Bruce Peninsula offers up an escape from urban oppression

Ontarian folk-rockers find inspiration in the Canadian wilderness

When you drop the needle on A Mountain is a Mouth, the self-released debut from Toronto's Bruce Peninsula, expect to be whisked away to a place of strange nighttime noises, imperfect coastlines, and pine cones crunching beneath your feet. The entire album holds the rugged natural beauty of the Canadian wilderness. Intertwining gravelly lead vocals with earth-shaking choral harmonies, all draped over a dense thicket of multi-faceted melodies that draw from a broad palette of folk, blues, roots and rock influences, the group's 12 members achieve a robust esthetic connection with nature. Even the name of the band, which refers to the densely wooded landmass that juts out between Lake Huron and Georgian Bay, evokes escape from an oppressive urban environment.

“I think that music, and art in general, offers an alternative space, however temporary,” says Matt Cully, one of the band’s five core members. “The record only lasts a certain amount of time and no matter where it takes you, you’ll always be back where you started. But with our record or anyone’s record or even experiencing and participating in culture in a city, it allows you to find a place for yourself that is in spite of the towering metropolis around you. It’s not a total escape, but it offers a brief glimpse at a mood, a calming mood.”

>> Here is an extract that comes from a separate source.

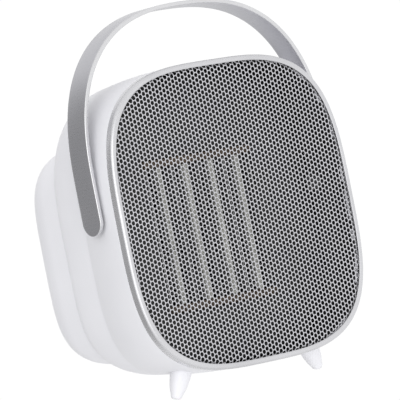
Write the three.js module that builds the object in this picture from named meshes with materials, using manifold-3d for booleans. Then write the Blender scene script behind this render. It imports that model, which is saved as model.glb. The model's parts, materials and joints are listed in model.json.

“There’s definitely a connection, thematically and musically, with nature,” he continues. “For us, that’s the Ontario North and Bruce Peninsula is included in that sort of picture. As the songs unfolded, too, more and more, this connection between the music and our sort of more maybe imagined rural space, where we could imagine playing these songs or sort of kicking back in a less urban environment, the name sort of just stuck and made sense.”

Considering this organic, earthy motif, it wouldn't be a stretch for an unprepared listener to expect an album of intentionally degraded quality, in keeping with the so-called “lo-fi” approach. In reality, the band opts for a clean-sounding approach using modern equipment. Eschewing the indie community's intense (but often needless) tendency to fetishize analog recording, Bruce Peninsula finds other ways to sound old-school.

“The listener is exposed to so many different kinds of music, so many different production styles, so many different eras of music, it would be really disingenuous to set up a tape recorder that hisses or have us singing over a scratchy old record,” explains Cully. “To me that feels really contrived, so instead — and hopefully this came across — we tried to use every modern style. We recorded it digitally just like any other band concerned with being modern would, but we learned from those old recordings and brought certain elements to the fore, primarily strong group singing harmony and stuff like that.”

Indeed, as the initial impression wears off with repeated listens, A Mountain is a Mouth feels more and more like a patchwork étude that approaches not just old folk or blues, but all styles — from gospel and soul to hard rock and even modern pop — with the same fastidious attention to detail. In all likelihood, this approach stems from the fact that, while the band was taking shape, Cully was immersed in the work of 20th century American musicologist Alan Lomax, who devoted his life to chronicling a cornucopia of musical traditions. In fact, many of Bruce Peninsula's songs are rooted in recordings made by Lomax for the U.S. Library of Congress.

“[‘Satisfied’] is from a recording that’s labeled as 'unidentified,' and it seems to be little children in a schoolyard singing a skip-rope song,” Cully explains. “One interesting part of the recordings is that you often hear Lomax talking with the person about what the song is about or where they learned it or how long they’d been playing music or sometimes just interacting with them. So in this case, he gets the girls to sing the song and then asks them to sing it twice as fast the second time. So they do it again and they sort of screw it up and it’s just a really interesting artifact.”

So, if someone issued the same challenge to Bruce Peninsula during one of its live shows, would the band be up to the task?

“Probably,” he says with a laugh. “We’d be exhausted, because we actually play it live right after ‘2nd 4th World War,’ just like it is on the record, but if someone was like ‘Now play it double-time!’ I guess... yeah, we’d be obliged to do it.”